▸ PROBLEM REQUIREMENTS: For the material that follows, list every line containing the word "joints".

▸ COLLECTED MATERIAL:
-------

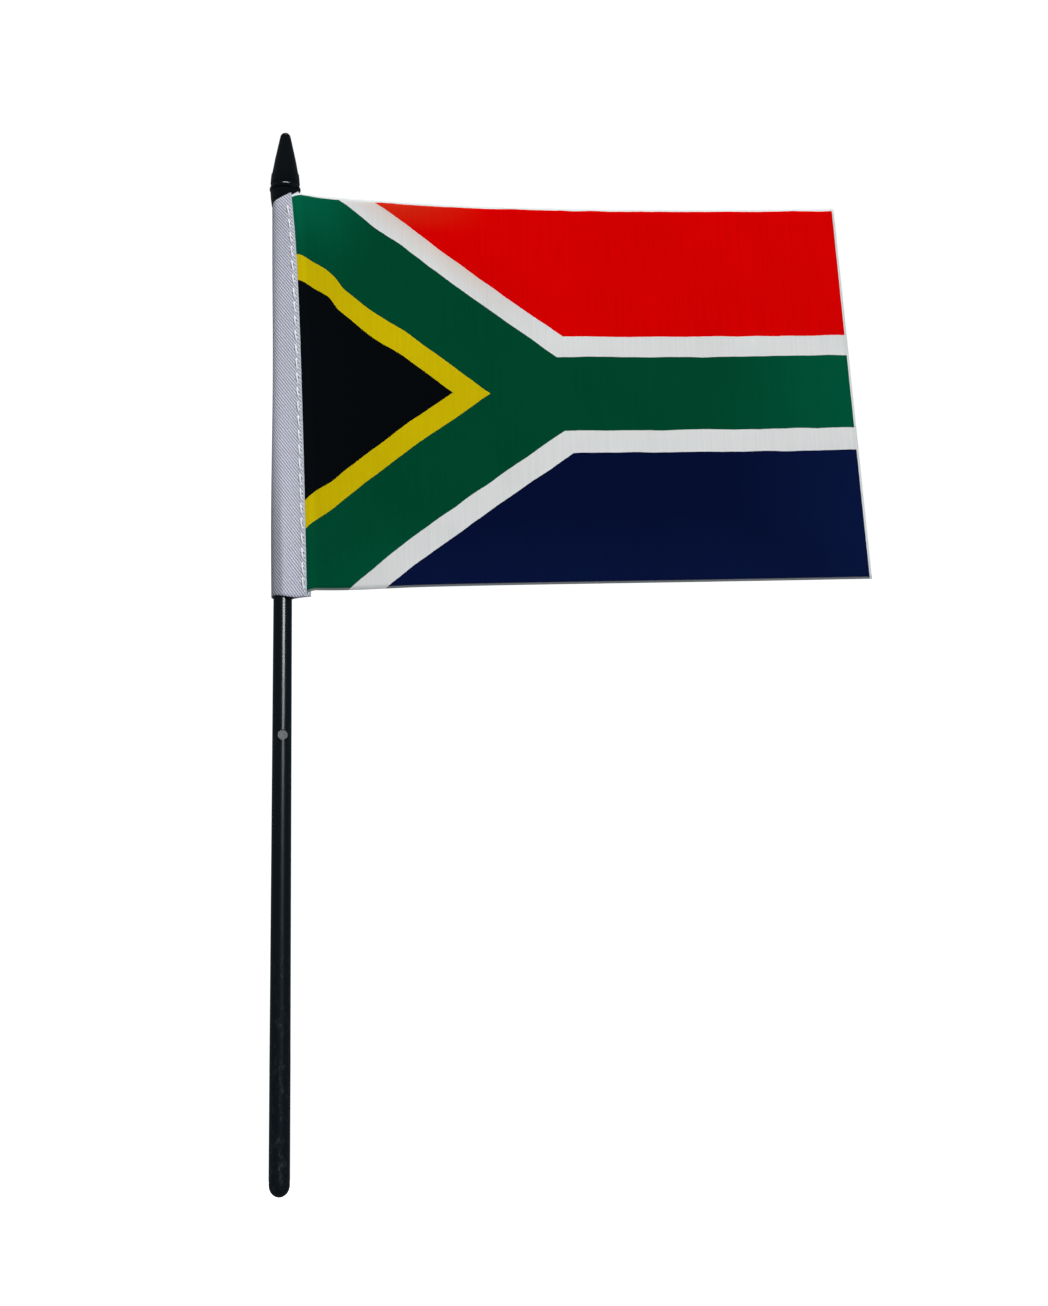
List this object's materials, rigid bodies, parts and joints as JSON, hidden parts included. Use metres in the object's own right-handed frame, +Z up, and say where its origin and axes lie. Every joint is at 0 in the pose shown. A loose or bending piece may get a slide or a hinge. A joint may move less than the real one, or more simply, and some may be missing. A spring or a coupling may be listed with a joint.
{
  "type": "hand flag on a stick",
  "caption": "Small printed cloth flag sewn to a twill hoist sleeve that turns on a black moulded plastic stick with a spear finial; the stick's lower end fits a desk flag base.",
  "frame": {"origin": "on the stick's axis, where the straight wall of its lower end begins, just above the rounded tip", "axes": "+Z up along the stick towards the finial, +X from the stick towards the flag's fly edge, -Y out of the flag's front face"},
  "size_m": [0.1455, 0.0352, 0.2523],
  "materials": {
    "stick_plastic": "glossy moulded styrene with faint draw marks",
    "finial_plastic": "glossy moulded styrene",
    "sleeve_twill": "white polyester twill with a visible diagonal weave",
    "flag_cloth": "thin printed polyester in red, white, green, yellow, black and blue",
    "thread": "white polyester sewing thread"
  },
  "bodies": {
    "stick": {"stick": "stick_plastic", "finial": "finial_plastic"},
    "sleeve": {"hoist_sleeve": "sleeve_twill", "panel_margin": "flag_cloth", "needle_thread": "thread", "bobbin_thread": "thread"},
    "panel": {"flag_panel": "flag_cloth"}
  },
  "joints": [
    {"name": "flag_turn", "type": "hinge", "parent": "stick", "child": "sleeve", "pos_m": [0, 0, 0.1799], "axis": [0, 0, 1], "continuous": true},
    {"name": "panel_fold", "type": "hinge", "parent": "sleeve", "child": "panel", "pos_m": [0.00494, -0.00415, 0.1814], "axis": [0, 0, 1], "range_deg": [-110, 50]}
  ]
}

-------

▸ EXPECTED OUTPUT:
List this object's materials, rigid bodies, parts and joints as JSON, hidden parts included. Use metres in the object's own right-handed frame, +Z up, and say where its origin and axes lie. Every joint is at 0 in the pose shown. A loose or bending piece may get a slide or a hinge. A joint may move less than the real one, or more simply, and some may be missing. A spring or a coupling may be listed with a joint.
  "joints": [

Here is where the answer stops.